• [EXERCISE TASK]: Look below for the line containing "# Every feature" and the line containing "imported = [obj"; repeat exactly those two lines and all lines between them, and nothing else.

** begin AVAILABLE DATA **

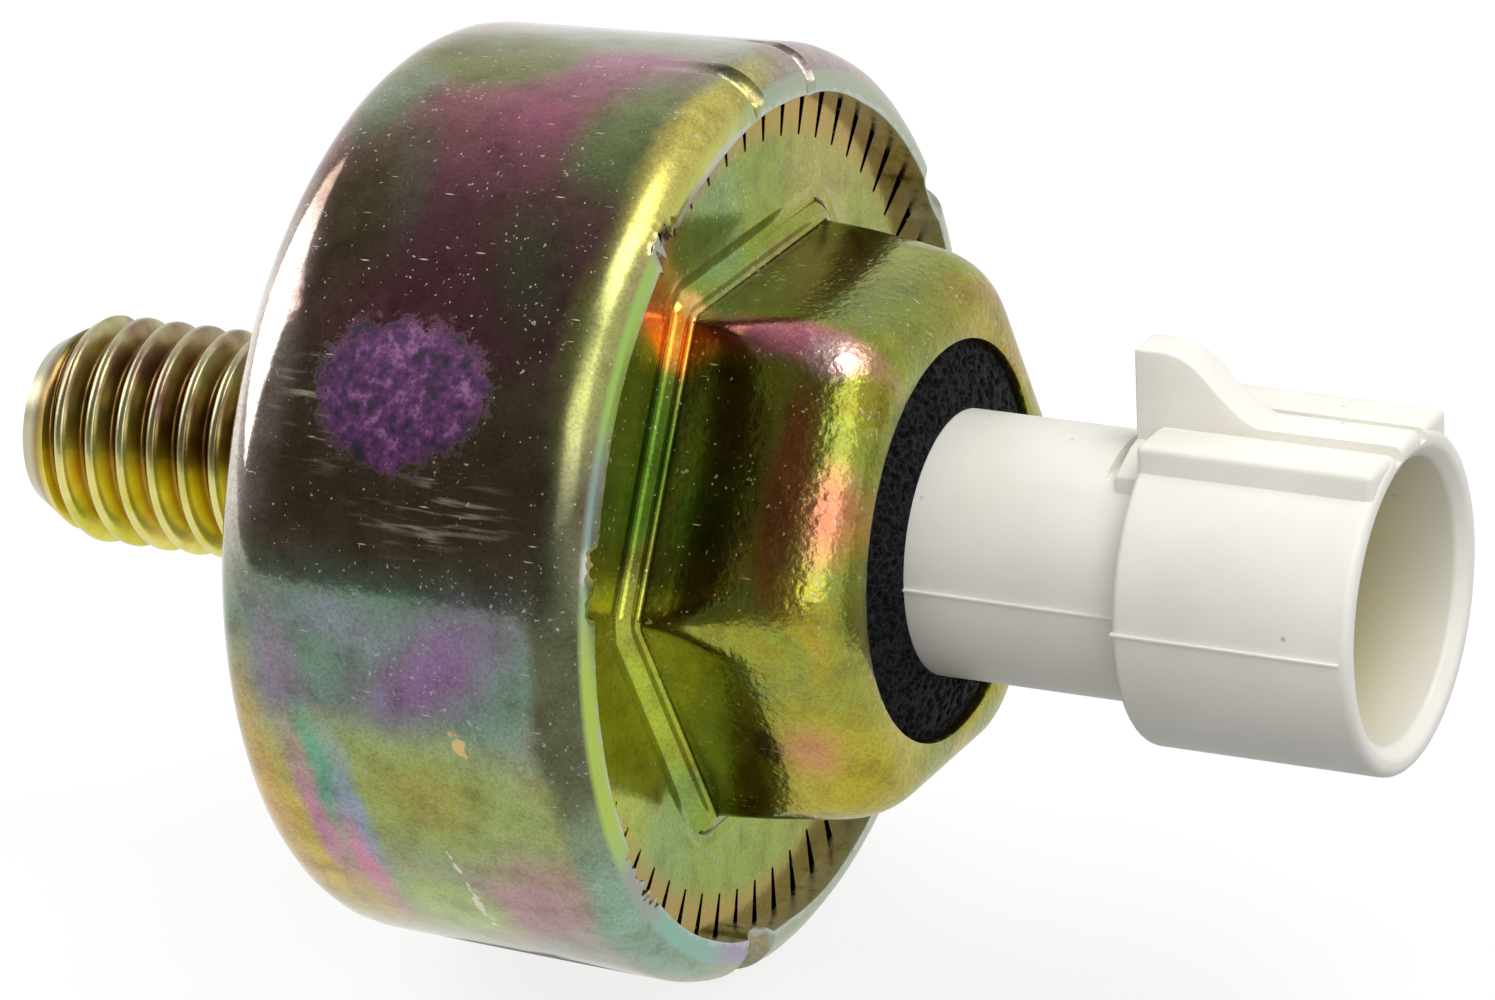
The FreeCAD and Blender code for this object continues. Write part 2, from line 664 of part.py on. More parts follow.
def make_terminal():
    """Brass blade with a shoulder in the resin and a tail that reaches the spring."""
    body = new_body("terminal")
    blank = new_sketch(body, "Blank", "XY_Plane")
    outline(blank, [
        ("tail_back", "-blade_width / 2"),
        ("shoulder_back", "-blade_width / 2"),
        ("shoulder_back", "-shoulder_width / 2"),
        ("pot_front", "-shoulder_width / 2"),
        ("pot_front", "-blade_width / 2"),
        ("blade_tip - blade_tip_taper", "-blade_width / 2"),
        ("blade_tip", "-blade_width / 4"),
        ("blade_tip", "blade_width / 4"),
        ("blade_tip - blade_tip_taper", "blade_width / 2"),
        ("pot_front", "blade_width / 2"),
        ("pot_front", "shoulder_width / 2"),
        ("shoulder_back", "shoulder_width / 2"),
        ("shoulder_back", "blade_width / 2"),
        ("tail_back", "blade_width / 2"),
    ])
    extruded(body, "Blade", blank, "blade_thickness", both=True)


def make_spring():
    """Hairpin leaf of spring bronze, welded to the tail and resting on the ceramic."""
    body = new_body("contact_spring")
    low = "piezo_front"
    fold = "piezo_front + spring_gap"
    face = "blade_thickness / 2"
    profile = new_sketch(body, "Strip", "XZ_Plane")
    outline(profile, [
        (low, "spring_foot"),
        (low, "spring_reach"),
        (f"{fold} + spring_thickness", "spring_reach"),
        (f"{fold} + spring_thickness", f"{face} + spring_thickness"),
        ("base_back - spring_weld_setback", f"{face} + spring_thickness"),
        ("base_back - spring_weld_setback", face),
        (fold, face),
        (fold, "spring_reach - spring_thickness"),
        (f"{low} + spring_thickness", "spring_reach - spring_thickness"),
        (f"{low} + spring_thickness", "spring_foot"),
    ])
    extruded(body, "Leaf", profile, "spring_width", both=True)


def make_lead(label, run, plane, level, side):
    """Round wire swept along an open outline, starting at one end of the resistor."""
    body = new_body(label)
    path = outline(new_sketch(body, "Path", plane, level), run, closed=False)
    section = new_sketch(body, "Section", "XZ_Plane", f"-({side}resistor_length / 2)")
    circle_outline(section, "resistor_axis", "-tab_middle", "lead_radius")
    doc.recompute()
    sweep = body.newObject("PartDesign::AdditivePipe", "Wire")
    sweep.Profile = section
    sweep.Spine = (path, [f"Edge{index + 1}" for index in range(path.GeometryCount)])


def make_resistor():
    """Shunt resistor in the space beside the tail, its axis along Y, and two bent leads."""
    body = new_body("resistor_body")
    can = new_sketch(body, "Round", "XZ_Plane")
    circle_outline(can, "resistor_axis", "-tab_middle", "resistor_radius")
    extruded(body, "Coat", can, "resistor_length", both=True)
    make_lead("resistor_lead_terminal", [
        ("resistor_length / 2", "-tab_middle"),
        ("lead_side - lead_bend", "-tab_middle", "lead_bend", 1),
        ("lead_side", "-tab_middle + lead_bend"),
        ("lead_side", "-tail_lead_drop - lead_bend", "lead_bend", 1),
        ("lead_side - lead_bend", "-tail_lead_drop"),
        ("-blade_width / 3", "-tail_lead_drop"),
    ], "YZ_Plane", "resistor_axis", "")
    make_lead("resistor_lead_ground", [
        ("resistor_axis", "-resistor_length / 2"),
        ("resistor_axis", "-lead_side + lead_bend", "lead_bend", -1),
        ("resistor_axis - lead_bend", "-lead_side"),
        ("tag_front + press_clearance", "-lead_side"),
    ], "XY_Plane", "-tab_middle", "-")


def make_solder():
    """Joint round the lead's foot on the ground tag, and a bead along the tail."""
    cone = new_body("solder_ground")
    foot = new_sketch(cone, "Foot", "YZ_Plane", "tag_front")
    circle_outline(foot, "-lead_side", "-tab_middle", "solder_radius")
    circle_outline(foot, "-lead_side", "-tab_middle", "lead_radius + press_clearance")
    extruded(cone, "Cone", foot, "solder_height")
    joint = new_body("solder_terminal")
    bead = new_sketch(joint, "Bead", "XZ_Plane")
    outline(bead, [
        ("resistor_axis - solder_radius", "-blade_thickness / 2"),
        ("resistor_axis - solder_radius / 2", "-blade_thickness / 2 - solder_bead"),
        ("resistor_axis + solder_radius / 2", "-blade_thickness / 2 - solder_bead"),
        ("resistor_axis + solder_radius", "-blade_thickness / 2"),
    ])
    circle_outline(bead, "resistor_axis", "-tail_lead_drop", "lead_radius + press_clearance")
    extruded(joint, "Drop", bead, "blade_width / 2", both=True)


make_stud()
make_shell()
make_rings()
make_ground_tag()
make_connector()
make_seals()
make_cover()
make_foam()
make_terminal()
make_spring()
make_resistor()
make_solder()
doc.recompute()

# Every feature solved, every piece one valid solid, then one file for each piece
for item in doc.Objects:
    if "Invalid" in item.State or "Error" in item.State:
        raise RuntimeError(f"{item.Label} failed: {item.State}")
pieces = [item for item in doc.Objects if item.TypeId == "PartDesign::Body"]
os.makedirs("parts", exist_ok=True)
for piece in pieces:
    if piece.Shape.isNull() or not piece.Shape.isValid() or len(piece.Shape.Solids) != 1:
        raise RuntimeError(f"{piece.Label} is not one valid solid")
for piece in pieces:
    piece.Shape.exportStep(f"parts/{piece.Label}.step")
    print(piece.Label, round(piece.Shape.Volume, 1), piece.Shape.BoundBox)
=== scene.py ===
import math
import bpy
import bmesh
from mathutils import Matrix, Vector, noise


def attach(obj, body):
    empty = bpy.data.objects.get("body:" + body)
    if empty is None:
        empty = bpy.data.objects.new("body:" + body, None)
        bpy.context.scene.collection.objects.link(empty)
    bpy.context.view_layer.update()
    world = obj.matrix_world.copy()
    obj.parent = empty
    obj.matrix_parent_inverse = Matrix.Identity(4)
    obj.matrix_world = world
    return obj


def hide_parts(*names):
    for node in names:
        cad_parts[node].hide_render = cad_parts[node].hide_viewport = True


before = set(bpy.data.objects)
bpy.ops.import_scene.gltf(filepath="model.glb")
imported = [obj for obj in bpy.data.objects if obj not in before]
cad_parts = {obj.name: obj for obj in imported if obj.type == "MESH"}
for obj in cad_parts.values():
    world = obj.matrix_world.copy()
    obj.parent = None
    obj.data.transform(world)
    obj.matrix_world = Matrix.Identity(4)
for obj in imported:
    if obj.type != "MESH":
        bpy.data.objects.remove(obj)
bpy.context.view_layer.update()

# Stud. An M10 x 1.5 screw end of steel, thread-rolled and then zinc plated with a golden
# chromate. It passes through the cup's floor with a collar and is welded there by its head.
mm = 0.001
stud_end = -17.5
stud_pitch = 1.5
stud_crest = 4.95
stud_root = 4.12
thread_start = -20.21
thread_turns = 15
turn_steps = 72
tip_radius = 3.6
chamfer_slope = 0.587


def linear(code):
    """Linear colour of an sRGB hex value."""
    parts = [int(code[start:start + 2], 16) / 255 for start in (0, 2, 4)]
    return [part / 12.92 if part < 0.04045 else ((part + 0.055) / 1.055) ** 2.4
            for part in parts] + [1.0]


def add(material, kind, links=None, ramp=None, **settings):
    """Adds a node. Each link gives an input a value or another node's output."""
    made = material.node_tree.nodes.new("ShaderNode" + kind)
    for name, value in settings.items():
        setattr(made, name, value)
    for number, (place, code) in enumerate(ramp or []):
        stops = made.color_ramp.elements
        stop = stops[number] if number < 2 else stops.new(place)
        stop.position = place
        stop.color = linear(code)
    for name, value in (links or {}).items():
        if isinstance(value, str):
            value = linear(value)
        if isinstance(value, bpy.types.NodeSocket):
            material.node_tree.links.new(value, made.inputs[name])
        else:
            made.inputs[name].default_value = value
    return made.outputs


def new_material(name):
    """A material, its shader and its Object coordinates."""
    material = bpy.data.materials.new(name)
    material.use_nodes = True
    return (material, material.node_tree.nodes["Principled BSDF"],
            add(material, "TexCoord")["Object"])


def feed(material, shader, **sockets):
    """Sets or links the shader's own sockets, such as Base_Color."""
    for name, value in sockets.items():
        socket = shader.inputs[name.replace("_", " ")]
        if isinstance(value, bpy.types.NodeSocket):
            material.node_tree.links.new(value, socket)
        else:
            socket.default_value = linear(value) if isinstance(value, str) else value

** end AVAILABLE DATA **

• [OUTPUT]:
# Every feature solved, every piece one valid solid, then one file for each piece
for item in doc.Objects:
    if "Invalid" in item.State or "Error" in item.State:
        raise RuntimeError(f"{item.Label} failed: {item.State}")
pieces = [item for item in doc.Objects if item.TypeId == "PartDesign::Body"]
os.makedirs("parts", exist_ok=True)
for piece in pieces:
    if piece.Shape.isNull() or not piece.Shape.isValid() or len(piece.Shape.Solids) != 1:
        raise RuntimeError(f"{piece.Label} is not one valid solid")
for piece in pieces:
    piece.Shape.exportStep(f"parts/{piece.Label}.step")
    print(piece.Label, round(piece.Shape.Volume, 1), piece.Shape.BoundBox)
=== scene.py ===
import math
import bpy
import bmesh
from mathutils import Matrix, Vector, noise


def attach(obj, body):
    empty = bpy.data.objects.get("body:" + body)
    if empty is None:
        empty = bpy.data.objects.new("body:" + body, None)
        bpy.context.scene.collection.objects.link(empty)
    bpy.context.view_layer.update()
    world = obj.matrix_world.copy()
    obj.parent = empty
    obj.matrix_parent_inverse = Matrix.Identity(4)
    obj.matrix_world = world
    return obj


def hide_parts(*names):
    for node in names:
        cad_parts[node].hide_render = cad_parts[node].hide_viewport = True


before = set(bpy.data.objects)
bpy.ops.import_scene.gltf(filepath="model.glb")
imported = [obj for obj in bpy.data.objects if obj not in before]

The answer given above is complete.